Stored data

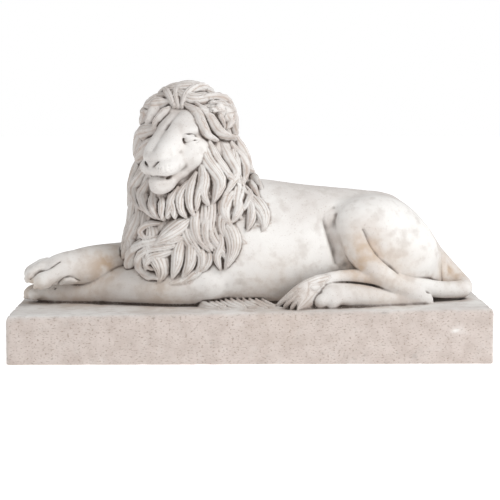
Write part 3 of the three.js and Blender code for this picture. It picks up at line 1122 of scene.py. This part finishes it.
class Shader:
    """Short ways to add nodes to a material"""

    def __init__(self, name):
        self.material = bpy.data.materials.new(name)
        self.material.use_nodes = True
        self.tree = self.material.node_tree
        self.surface = self.tree.nodes["Principled BSDF"]

    def add(self, kind, inputs, **settings):
        node = self.tree.nodes.new(kind)
        for name, value in settings.items():
            setattr(node, name, value)
        for name, value in inputs.items():
            if isinstance(value, bpy.types.NodeSocket):
                self.tree.links.new(value, node.inputs[name])
            else:
                node.inputs[name].default_value = value
        return node

    def attribute(self, name):
        return self.add("ShaderNodeAttribute", {}, attribute_name=name).outputs["Fac"]

    def noise(self, place, scale, detail=4.0):
        inputs = {"Vector": place, "Scale": scale, "Detail": detail}
        return self.add("ShaderNodeTexNoise", inputs).outputs["Fac"]

    def ramp(self, value, start, end, low=0.0, high=1.0):
        inputs = {"Value": value, "From Min": start, "From Max": end, "To Min": low, "To Max": high}
        node = self.add("ShaderNodeMapRange", inputs, interpolation_type="SMOOTHSTEP")
        return node.outputs["Result"]

    def math(self, operation, a, b, clamp=True):
        return self.add("ShaderNodeMath", {0: a, 1: b}, operation=operation, use_clamp=clamp).outputs[0]

    def waves(self, turns, count):
        """Ridges across a lock: 1 on their backs and 0 between them"""
        angle = self.math("MULTIPLY", turns, count * np.pi, clamp=False)
        return self.math("ABSOLUTE", self.math("SINE", angle, 0.0, clamp=False), 0.0, clamp=False)

    def mix(self, share, a, b):
        return self.add("ShaderNodeMix", {0: share, 6: a, 7: b}, data_type="RGBA").outputs[2]

    def product(self, a, b):
        return self.math("MULTIPLY", a, b)


PALE_STONE = (0.735, 0.72, 0.7, 1)
GREY_STONE = (0.59, 0.555, 0.53, 1)
MOTTLE = (0.5, 0.46, 0.43, 1)
SIDE_STONE = (0.54, 0.475, 0.44, 1)
SIDE_DARK = (0.46, 0.395, 0.36, 1)
SIDE_CRACK = (0.30, 0.245, 0.205, 1)
# a warm tan for stains, which also paints shade low on the figure and in its folds
STAIN_AND_SHADE = (0.46, 0.34, 0.24, 1)
# a dusky brown that paints shade, with dirt, in hollows and between strands of hair
SHADE_AND_DIRT = (0.46, 0.385, 0.34, 1)
HAIRS_IN_STRAND = 3
# a near-black brown that paints the shade, with grime, in narrow grooves and crevices
GRIME_AND_DEEP_SHADE = (0.085, 0.065, 0.053, 1)
FRESH = (0.86, 0.85, 0.83, 1)


def side_colour(shader, place, middle):
    """The plinth's sides: mottled, with short dark cracks"""
    squashed = shader.add("ShaderNodeMapping", {"Vector": place, "Scale": (1.0, 1.0, 1.8)})
    cracks = shader.noise(squashed.outputs["Vector"], 170.0, 6.0)
    colour = shader.mix(shader.ramp(middle, 0.3, 0.75), SIDE_STONE, SIDE_DARK)
    return shader.mix(shader.ramp(cracks, 0.54, 0.66, 0.0, 0.8), colour, SIDE_CRACK)


def stone_material():
    shader = Shader("cast_stone")
    place = shader.add("ShaderNodeTexCoord", {}).outputs["Object"]
    broad = shader.noise(place, 7.0)
    middle = shader.noise(place, 38.0, 6.0)
    fine = shader.noise(place, 210.0, 5.0)
    specks = shader.noise(place, 330.0, 2.0)
    groove, crevice, hollow = (shader.attribute(name) for name in ("groove", "crevice", "hollow"))
    stain_and_shade, side, fresh = (shader.attribute(name) for name in ("stain_and_shade", "side", "fresh"))
    turns = shader.attribute("strand")
    strand = shader.waves(turns, 1)
    hair = shader.waves(turns, HAIRS_IN_STRAND)

    colour = shader.mix(shader.ramp(broad, 0.35, 0.7), PALE_STONE, GREY_STONE)
    colour = shader.mix(shader.ramp(middle, 0.48, 0.7, 0.0, 0.5), colour, MOTTLE)
    colour = shader.mix(side, colour, side_colour(shader, place, middle))
    # warm stain colour, which also paints shade under the belly, low on the sides and in folds
    stain_and_shade_share = shader.product(stain_and_shade, shader.ramp(middle, 0.3, 0.62, 0.35, 1.0))
    colour = shader.mix(stain_and_shade_share, colour, STAIN_AND_SHADE)
    # dirt and painted shade in broad hollows, such as the plinth's top beside the figure
    hollow_dirt_and_shade = shader.product(shader.ramp(hollow, 0.52, 0.74), shader.ramp(middle, 0.3, 0.65, 0.25, 0.6))
    colour = shader.mix(hollow_dirt_and_shade, colour, SHADE_AND_DIRT)
    # painted shade and dirt in the grooves between strands of hair
    strand_groove_shade = shader.ramp(strand, 0.85, 0.1, 0.0, 0.95)
    strand_groove_shade = shader.product(strand_groove_shade, shader.ramp(middle, 0.3, 0.6, 0.4, 1.0))
    colour = shader.mix(strand_groove_shade, colour, SHADE_AND_DIRT)
    # painted shade in the finer grooves between hairs
    hair_groove_shade = shader.product(shader.ramp(hair, 0.7, 0.0, 0.0, 0.45), shader.ramp(middle, 0.35, 0.6))
    colour = shader.mix(hair_groove_shade, colour, SHADE_AND_DIRT)
    # grime and painted shade in narrow grooves, weaker on the plinth's sides
    groove_grime_and_shade = shader.product(shader.ramp(groove, 0.54, 0.74), shader.ramp(middle, 0.3, 0.62, 0.3, 1.0))
    groove_grime_and_shade = shader.product(groove_grime_and_shade, shader.ramp(side, 0.0, 1.0, 1.0, 0.3))
    colour = shader.mix(groove_grime_and_shade, colour, GRIME_AND_DEEP_SHADE)
    # grime and painted shade, near black, in the deeper crevices
    deep = shader.product(shader.ramp(crevice, 0.57, 0.76), shader.ramp(fine, 0.3, 0.6, 0.75, 1.0))
    colour = shader.mix(deep, colour, GRIME_AND_DEEP_SHADE)
    spotted = shader.product(shader.ramp(specks, 0.62, 0.72), shader.ramp(broad, 0.4, 0.6, 0.3, 0.9))
    colour = shader.mix(spotted, colour, SIDE_DARK)
    colour = shader.mix(fresh, colour, FRESH)
    shader.tree.links.new(colour, shader.surface.inputs["Base Color"])
    shader.surface.inputs["Roughness"].default_value = 0.88

    grain = shader.math("ADD", fine, shader.ramp(specks, 0.6, 0.72, 0.35, 0.0))
    rough = shader.add("ShaderNodeBump", {"Height": grain, "Strength": 0.35, "Distance": 0.0012})
    ridges = {"Height": hair, "Strength": 0.4, "Distance": 0.0008, "Normal": rough.outputs["Normal"]}
    combed = shader.add("ShaderNodeBump", ridges)
    shader.tree.links.new(combed.outputs["Normal"], shader.surface.inputs["Normal"])
    return shader.material


# Floor, light and camera


def stage():
    bpy.ops.mesh.primitive_plane_add(size=30)
    floor = bpy.context.object
    floor.name = "floor"
    material = bpy.data.materials.new("floor")
    material.use_nodes = True
    shader = material.node_tree.nodes["Principled BSDF"]
    shader.inputs["Base Color"].default_value = (0.9, 0.9, 0.9, 1)
    shader.inputs["Roughness"].default_value = 0.9
    shader.inputs["Emission Color"].default_value = (1, 1, 1, 1)
    shader.inputs["Emission Strength"].default_value = 0.55
    floor.data.materials.append(material)


def area_light(name, place, size, power):
    data = bpy.data.lights.new(name, "AREA")
    data.size = size
    data.energy = power
    lamp = bpy.data.objects.new(name, data)
    lamp.location = place
    lamp.rotation_euler = (Vector((0, 0, 0.3)) - lamp.location).to_track_quat("-Z", "Y").to_euler()
    bpy.context.scene.collection.objects.link(lamp)


def lights():
    """One soft lamp from the upper right, in a white room that is darker overhead"""
    area_light("key", (2.2, -2.2, 3.0), 1.2, 92)
    world = bpy.data.worlds.new("world")
    bpy.context.scene.world = world
    world.use_nodes = True
    nodes, links = world.node_tree.nodes, world.node_tree.links
    direction = nodes.new("ShaderNodeTexCoord")
    parts = nodes.new("ShaderNodeSeparateXYZ")
    links.new(direction.outputs["Generated"], parts.inputs[0])
    ramp = nodes.new("ShaderNodeMapRange")
    links.new(parts.outputs["Z"], ramp.inputs["Value"])
    for name, value in (("From Min", 0.05), ("From Max", 0.5), ("To Min", 1.0), ("To Max", 0.55)):
        ramp.inputs[name].default_value = value
    links.new(ramp.outputs["Result"], nodes["Background"].inputs["Strength"])
    nodes["Background"].inputs["Color"].default_value = (1, 1, 1, 1)


def camera():
    data = bpy.data.cameras.new("camera")
    data.sensor_width = SENSOR_WIDTH
    data.lens = SENSOR_WIDTH * FOCAL_PIXELS / PHOTO_PIXELS
    obj = bpy.data.objects.new("camera", data)
    obj.location = Vector(CAMERA_AT) * MM
    obj.rotation_euler = np.radians(CAMERA_TURN)
    bpy.context.scene.collection.objects.link(obj)
    bpy.context.scene.camera = obj


camera()
lights()
stage()
bpy.context.scene.view_settings.view_transform = "Standard"
lion = statue()
lion.data.materials.append(stone_material())
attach(lion, "root")
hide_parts("lion_with_plinth")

Problem to work on
Please give an exact restatement of only the lines from the beginning of the material above to the line with "clamp=False), 0.0, clamp=False)", inclusive.

Expected answer
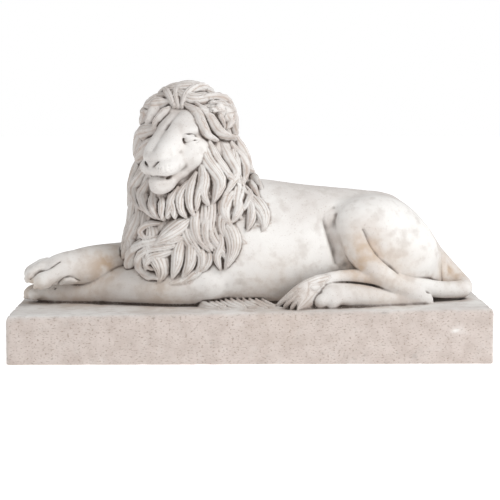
Write part 3 of the three.js and Blender code for this picture. It picks up at line 1122 of scene.py. This part finishes it.
class Shader:
    """Short ways to add nodes to a material"""

    def __init__(self, name):
        self.material = bpy.data.materials.new(name)
        self.material.use_nodes = True
        self.tree = self.material.node_tree
        self.surface = self.tree.nodes["Principled BSDF"]

    def add(self, kind, inputs, **settings):
        node = self.tree.nodes.new(kind)
        for name, value in settings.items():
            setattr(node, name, value)
        for name, value in inputs.items():
            if isinstance(value, bpy.types.NodeSocket):
                self.tree.links.new(value, node.inputs[name])
            else:
                node.inputs[name].default_value = value
        return node

    def attribute(self, name):
        return self.add("ShaderNodeAttribute", {}, attribute_name=name).outputs["Fac"]

    def noise(self, place, scale, detail=4.0):
        inputs = {"Vector": place, "Scale": scale, "Detail": detail}
        return self.add("ShaderNodeTexNoise", inputs).outputs["Fac"]

    def ramp(self, value, start, end, low=0.0, high=1.0):
        inputs = {"Value": value, "From Min": start, "From Max": end, "To Min": low, "To Max": high}
        node = self.add("ShaderNodeMapRange", inputs, interpolation_type="SMOOTHSTEP")
        return node.outputs["Result"]

    def math(self, operation, a, b, clamp=True):
        return self.add("ShaderNodeMath", {0: a, 1: b}, operation=operation, use_clamp=clamp).outputs[0]

    def waves(self, turns, count):
        """Ridges across a lock: 1 on their backs and 0 between them"""
        angle = self.math("MULTIPLY", turns, count * np.pi, clamp=False)
        return self.math("ABSOLUTE", self.math("SINE", angle, 0.0, clamp=False), 0.0, clamp=False)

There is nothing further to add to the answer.